CASAM uses all available sources to infer as much information as possible. It uses sound and speech analysis, character recognition, identification of images and faces, etc., and brings them all together. Its flexible structure – or ontology – is based on a set of concepts and their relations to each other (as described in the previous paragraph). This means: while there may be rain during a state visit, not all state visits happen in rainy weather. But the fact that it is raining always means that the venue is outside.
CASAM uses human input on a case-by-case basis to learn by itself and to expand and upgrade its ontology. It adds new concepts (cars can, however rarely, be elongated like limousines) and new relations (since black limousines have been identified in motorcades of the US President, the question “limousine yes or no?” is not needed in future similar contexts), and thus become increasingly “intelligent”.
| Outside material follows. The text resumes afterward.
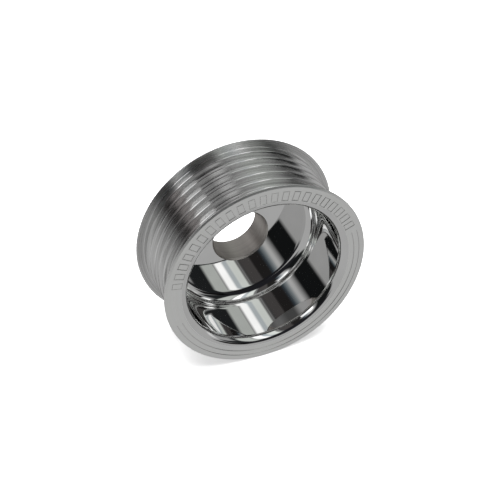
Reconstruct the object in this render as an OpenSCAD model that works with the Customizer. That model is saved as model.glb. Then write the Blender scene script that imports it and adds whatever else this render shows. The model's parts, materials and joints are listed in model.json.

CASAM comes in three modules:
(1) a knowledge database and analysis tool that looks directly at the content,
(2) a module that processes the information derived from the initial knowledge-based analysis, asks for user input where necessary and integrates that input into the ontology and the annotation, and
(3) the user interface.
Work on CASAM started in April 2008. The CASAM project ended in March 2011.
Researchers have carried out significant work on Knowledge-driven Multimedia Analysis, Reasoning and User Interface Design which has led to a successful project outcome and several publications.
The CASAM Annotation System final prototype has been deployed and evaluated.
The CASAM concept of Human-Machine Synergy for Multimedia Analysis has been proved.
The CASAM project is implemented by a consortium of commercial, academic, and non-profit partners from Greece, the UK, Germany, Portugal and the Netherlands. The group has three research institutes, two software companies, and three media organisations representing the prospective users of the system.
The project is co-funded by the European Union under the Seventh Framework Programme for Research (FP7) and supervised by the European Commission’s Information Society and Media Directorate-General.